Making non-deductible expenses deductible

Employing your minor children is another effective way to permanently reduce your taxes that requires very good record keeping and documentation to protect from audit risk.  If properly done, it can allow you to shift up to $6,400 per child per year to a zero percent tax bracket.  You can also use it to convert previously non-deductible personal expenses into deductible business expenses.  One way to do this is to require your children to use a portion of the money they have earned to pay for personal expenses such as soccer league registration, clothing, or private school tuition.  Also, your business may provide cell phones and other benefits to its employees.  Within reason, meals with employees during which you discuss business are generally deductible, as is business related travel.  If your children are integral parts of your business, it is easy to think of business expenses that benefit them, and you.

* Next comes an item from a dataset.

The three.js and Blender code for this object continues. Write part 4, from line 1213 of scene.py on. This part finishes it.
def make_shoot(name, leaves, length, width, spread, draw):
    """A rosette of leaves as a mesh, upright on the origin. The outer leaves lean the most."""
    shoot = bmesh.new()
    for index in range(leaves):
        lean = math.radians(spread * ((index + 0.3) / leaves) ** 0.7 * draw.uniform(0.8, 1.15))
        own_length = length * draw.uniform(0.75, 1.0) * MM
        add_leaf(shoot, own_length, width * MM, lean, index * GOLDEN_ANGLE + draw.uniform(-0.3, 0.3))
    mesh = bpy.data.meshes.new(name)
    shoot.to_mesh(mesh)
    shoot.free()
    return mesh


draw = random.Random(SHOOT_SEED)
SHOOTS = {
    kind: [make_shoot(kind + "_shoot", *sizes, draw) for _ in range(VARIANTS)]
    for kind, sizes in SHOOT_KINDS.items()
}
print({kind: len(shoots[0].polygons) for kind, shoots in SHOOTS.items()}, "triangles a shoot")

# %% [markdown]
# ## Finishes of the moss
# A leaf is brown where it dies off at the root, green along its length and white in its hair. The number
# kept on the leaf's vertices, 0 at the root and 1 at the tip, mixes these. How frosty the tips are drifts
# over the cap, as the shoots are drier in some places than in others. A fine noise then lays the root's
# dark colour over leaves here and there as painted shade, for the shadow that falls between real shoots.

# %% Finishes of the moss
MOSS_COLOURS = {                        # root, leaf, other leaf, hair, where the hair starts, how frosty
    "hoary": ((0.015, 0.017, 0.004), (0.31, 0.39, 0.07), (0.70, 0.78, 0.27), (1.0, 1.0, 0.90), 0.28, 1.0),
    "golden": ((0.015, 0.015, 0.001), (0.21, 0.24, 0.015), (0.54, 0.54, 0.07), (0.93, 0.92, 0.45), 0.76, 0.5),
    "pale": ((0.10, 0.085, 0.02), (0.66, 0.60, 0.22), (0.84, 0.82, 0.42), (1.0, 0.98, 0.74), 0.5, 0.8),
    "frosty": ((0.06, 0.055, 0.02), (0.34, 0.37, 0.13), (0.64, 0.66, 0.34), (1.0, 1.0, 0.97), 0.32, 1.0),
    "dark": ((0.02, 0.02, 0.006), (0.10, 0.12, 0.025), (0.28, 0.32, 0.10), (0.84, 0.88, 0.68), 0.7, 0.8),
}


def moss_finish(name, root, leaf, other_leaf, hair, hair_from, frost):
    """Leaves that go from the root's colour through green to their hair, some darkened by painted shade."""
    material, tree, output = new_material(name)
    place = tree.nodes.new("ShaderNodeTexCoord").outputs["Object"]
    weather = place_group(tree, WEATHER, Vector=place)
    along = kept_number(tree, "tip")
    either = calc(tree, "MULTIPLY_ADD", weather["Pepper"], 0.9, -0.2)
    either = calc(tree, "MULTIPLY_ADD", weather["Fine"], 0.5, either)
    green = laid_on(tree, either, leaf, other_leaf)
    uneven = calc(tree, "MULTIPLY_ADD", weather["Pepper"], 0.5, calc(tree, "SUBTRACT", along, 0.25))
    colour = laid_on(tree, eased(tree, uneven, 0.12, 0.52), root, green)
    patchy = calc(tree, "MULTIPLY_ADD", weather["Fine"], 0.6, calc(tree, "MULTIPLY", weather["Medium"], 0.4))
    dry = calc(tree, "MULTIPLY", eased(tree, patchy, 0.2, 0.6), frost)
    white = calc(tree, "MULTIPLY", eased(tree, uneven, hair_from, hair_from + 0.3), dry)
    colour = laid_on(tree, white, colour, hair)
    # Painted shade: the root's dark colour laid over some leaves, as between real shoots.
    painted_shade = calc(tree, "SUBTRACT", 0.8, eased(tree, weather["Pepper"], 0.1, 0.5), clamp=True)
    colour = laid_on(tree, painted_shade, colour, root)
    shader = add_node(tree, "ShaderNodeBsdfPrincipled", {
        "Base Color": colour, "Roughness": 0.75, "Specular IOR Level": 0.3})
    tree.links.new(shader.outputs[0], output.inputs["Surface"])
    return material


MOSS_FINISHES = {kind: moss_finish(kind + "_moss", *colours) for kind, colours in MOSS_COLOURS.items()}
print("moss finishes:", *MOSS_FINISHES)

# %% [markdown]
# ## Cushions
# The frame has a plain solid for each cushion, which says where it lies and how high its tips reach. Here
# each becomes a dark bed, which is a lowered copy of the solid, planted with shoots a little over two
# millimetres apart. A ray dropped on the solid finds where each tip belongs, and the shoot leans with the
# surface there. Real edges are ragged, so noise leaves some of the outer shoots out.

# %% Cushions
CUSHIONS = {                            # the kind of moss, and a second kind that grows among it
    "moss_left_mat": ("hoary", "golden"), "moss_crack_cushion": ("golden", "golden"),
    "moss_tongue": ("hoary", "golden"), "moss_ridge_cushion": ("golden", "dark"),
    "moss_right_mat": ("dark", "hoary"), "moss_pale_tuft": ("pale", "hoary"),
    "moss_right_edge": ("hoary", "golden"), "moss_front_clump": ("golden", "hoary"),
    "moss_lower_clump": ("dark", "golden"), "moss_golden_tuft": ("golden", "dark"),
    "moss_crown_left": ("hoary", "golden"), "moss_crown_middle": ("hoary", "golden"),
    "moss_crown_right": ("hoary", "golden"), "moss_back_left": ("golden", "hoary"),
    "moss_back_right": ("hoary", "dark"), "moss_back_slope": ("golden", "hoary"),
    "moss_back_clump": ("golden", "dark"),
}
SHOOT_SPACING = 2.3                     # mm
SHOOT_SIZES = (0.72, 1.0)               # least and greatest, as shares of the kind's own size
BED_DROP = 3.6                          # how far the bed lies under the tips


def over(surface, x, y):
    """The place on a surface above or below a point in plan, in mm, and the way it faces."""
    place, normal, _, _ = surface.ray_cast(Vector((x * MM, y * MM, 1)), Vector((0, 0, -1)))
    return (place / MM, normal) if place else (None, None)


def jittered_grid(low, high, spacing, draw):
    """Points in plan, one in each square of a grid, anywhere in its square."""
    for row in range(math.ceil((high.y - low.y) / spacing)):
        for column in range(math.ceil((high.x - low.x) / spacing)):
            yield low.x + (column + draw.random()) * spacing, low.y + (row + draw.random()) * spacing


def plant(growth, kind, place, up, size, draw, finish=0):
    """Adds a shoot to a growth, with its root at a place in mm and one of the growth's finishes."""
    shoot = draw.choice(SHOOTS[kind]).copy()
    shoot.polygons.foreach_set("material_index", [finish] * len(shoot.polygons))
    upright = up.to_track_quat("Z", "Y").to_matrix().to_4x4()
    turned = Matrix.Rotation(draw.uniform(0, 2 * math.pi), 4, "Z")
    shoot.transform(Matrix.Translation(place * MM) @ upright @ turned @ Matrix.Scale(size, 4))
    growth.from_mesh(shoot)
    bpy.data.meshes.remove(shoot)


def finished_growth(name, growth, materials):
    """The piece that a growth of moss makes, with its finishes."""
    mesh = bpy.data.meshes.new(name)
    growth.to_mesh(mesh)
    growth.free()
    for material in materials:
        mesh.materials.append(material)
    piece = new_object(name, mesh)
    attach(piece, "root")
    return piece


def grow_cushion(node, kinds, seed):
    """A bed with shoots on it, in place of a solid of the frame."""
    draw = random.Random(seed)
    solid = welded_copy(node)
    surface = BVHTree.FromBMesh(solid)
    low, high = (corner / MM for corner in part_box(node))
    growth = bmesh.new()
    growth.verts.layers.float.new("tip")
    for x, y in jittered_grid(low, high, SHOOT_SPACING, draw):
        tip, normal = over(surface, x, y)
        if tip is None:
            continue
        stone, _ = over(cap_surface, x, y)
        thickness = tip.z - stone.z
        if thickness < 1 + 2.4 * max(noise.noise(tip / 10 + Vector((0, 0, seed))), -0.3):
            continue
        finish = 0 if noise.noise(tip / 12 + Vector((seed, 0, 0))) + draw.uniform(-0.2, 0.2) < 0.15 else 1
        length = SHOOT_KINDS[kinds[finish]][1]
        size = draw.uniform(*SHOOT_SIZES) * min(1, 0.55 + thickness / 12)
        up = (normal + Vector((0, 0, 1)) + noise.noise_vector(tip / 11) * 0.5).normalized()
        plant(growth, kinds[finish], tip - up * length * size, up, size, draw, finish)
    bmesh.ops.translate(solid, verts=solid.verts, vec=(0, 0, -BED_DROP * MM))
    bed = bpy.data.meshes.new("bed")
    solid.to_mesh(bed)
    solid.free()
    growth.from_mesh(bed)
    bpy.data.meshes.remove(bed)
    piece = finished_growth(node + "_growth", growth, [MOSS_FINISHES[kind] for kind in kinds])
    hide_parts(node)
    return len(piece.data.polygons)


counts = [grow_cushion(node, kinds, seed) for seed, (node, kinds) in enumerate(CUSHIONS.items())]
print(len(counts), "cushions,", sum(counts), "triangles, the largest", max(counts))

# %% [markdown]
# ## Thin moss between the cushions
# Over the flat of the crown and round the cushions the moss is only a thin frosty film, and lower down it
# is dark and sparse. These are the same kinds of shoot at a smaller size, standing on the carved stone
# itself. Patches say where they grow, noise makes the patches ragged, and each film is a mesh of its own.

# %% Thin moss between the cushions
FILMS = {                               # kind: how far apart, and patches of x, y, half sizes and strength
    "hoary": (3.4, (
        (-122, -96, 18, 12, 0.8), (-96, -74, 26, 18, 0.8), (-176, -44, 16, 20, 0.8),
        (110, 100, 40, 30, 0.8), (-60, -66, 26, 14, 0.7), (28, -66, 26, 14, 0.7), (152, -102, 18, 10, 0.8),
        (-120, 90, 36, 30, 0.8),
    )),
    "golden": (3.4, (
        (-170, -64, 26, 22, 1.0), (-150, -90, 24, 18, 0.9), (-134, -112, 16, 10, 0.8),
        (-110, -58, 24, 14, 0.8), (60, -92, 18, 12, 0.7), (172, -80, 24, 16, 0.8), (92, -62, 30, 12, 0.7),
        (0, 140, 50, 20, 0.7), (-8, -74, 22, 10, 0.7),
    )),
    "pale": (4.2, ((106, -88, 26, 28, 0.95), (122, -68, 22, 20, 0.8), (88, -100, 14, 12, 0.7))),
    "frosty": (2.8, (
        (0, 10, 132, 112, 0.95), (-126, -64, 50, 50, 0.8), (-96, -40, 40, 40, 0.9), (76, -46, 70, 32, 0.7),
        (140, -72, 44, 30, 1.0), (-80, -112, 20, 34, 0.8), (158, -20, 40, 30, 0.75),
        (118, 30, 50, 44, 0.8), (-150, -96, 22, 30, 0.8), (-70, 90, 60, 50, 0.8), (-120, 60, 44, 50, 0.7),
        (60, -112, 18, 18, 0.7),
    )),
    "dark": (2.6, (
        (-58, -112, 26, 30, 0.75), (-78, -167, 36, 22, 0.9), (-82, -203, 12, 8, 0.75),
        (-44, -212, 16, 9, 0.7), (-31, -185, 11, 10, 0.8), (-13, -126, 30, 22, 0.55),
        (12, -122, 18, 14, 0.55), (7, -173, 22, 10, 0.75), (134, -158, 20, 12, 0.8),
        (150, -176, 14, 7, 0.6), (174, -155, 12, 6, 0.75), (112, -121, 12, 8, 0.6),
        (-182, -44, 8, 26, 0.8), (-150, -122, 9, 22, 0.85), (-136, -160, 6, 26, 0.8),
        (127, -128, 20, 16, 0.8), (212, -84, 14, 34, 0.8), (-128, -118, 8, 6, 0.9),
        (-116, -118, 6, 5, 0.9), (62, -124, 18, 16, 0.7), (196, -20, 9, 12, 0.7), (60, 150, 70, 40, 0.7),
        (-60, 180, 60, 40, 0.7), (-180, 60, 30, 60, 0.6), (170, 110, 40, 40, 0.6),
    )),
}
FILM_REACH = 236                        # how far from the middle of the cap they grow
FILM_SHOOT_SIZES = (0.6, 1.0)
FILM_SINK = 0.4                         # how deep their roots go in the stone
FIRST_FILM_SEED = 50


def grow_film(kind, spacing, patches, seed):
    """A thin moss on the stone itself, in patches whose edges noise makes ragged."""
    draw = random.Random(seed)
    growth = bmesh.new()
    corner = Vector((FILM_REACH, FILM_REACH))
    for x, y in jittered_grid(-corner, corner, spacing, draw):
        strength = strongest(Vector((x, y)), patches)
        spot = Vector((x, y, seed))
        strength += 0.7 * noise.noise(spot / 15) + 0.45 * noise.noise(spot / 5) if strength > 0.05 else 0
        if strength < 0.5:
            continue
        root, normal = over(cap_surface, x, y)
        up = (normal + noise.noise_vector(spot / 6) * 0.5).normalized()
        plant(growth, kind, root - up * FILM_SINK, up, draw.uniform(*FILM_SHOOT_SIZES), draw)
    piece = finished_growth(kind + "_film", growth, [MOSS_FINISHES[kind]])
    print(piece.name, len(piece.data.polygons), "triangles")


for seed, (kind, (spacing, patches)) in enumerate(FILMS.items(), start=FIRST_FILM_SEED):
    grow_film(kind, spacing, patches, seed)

Owning rental real estate in locations you like to visit is another great way to make formerly non-deductible personal expenses into deductible business expenses.  I encourage you to buy rental properties where your kids go to college, where you like to travel, near where your relatives live, and so on.  With appropriate record keeping and strategy, business travel can be entirely deductible.

Reaching your wealth goals more quickly

Taxes are the single largest annual expense for many people and businesses.  Permanently reducing your taxes as much as possible, and reinvesting the savings is the quickest way to reach your wealth goals.  Effective tax planning combines knowledge of the tax law with tax strategy and speeds you down the road towards achieving your dreams.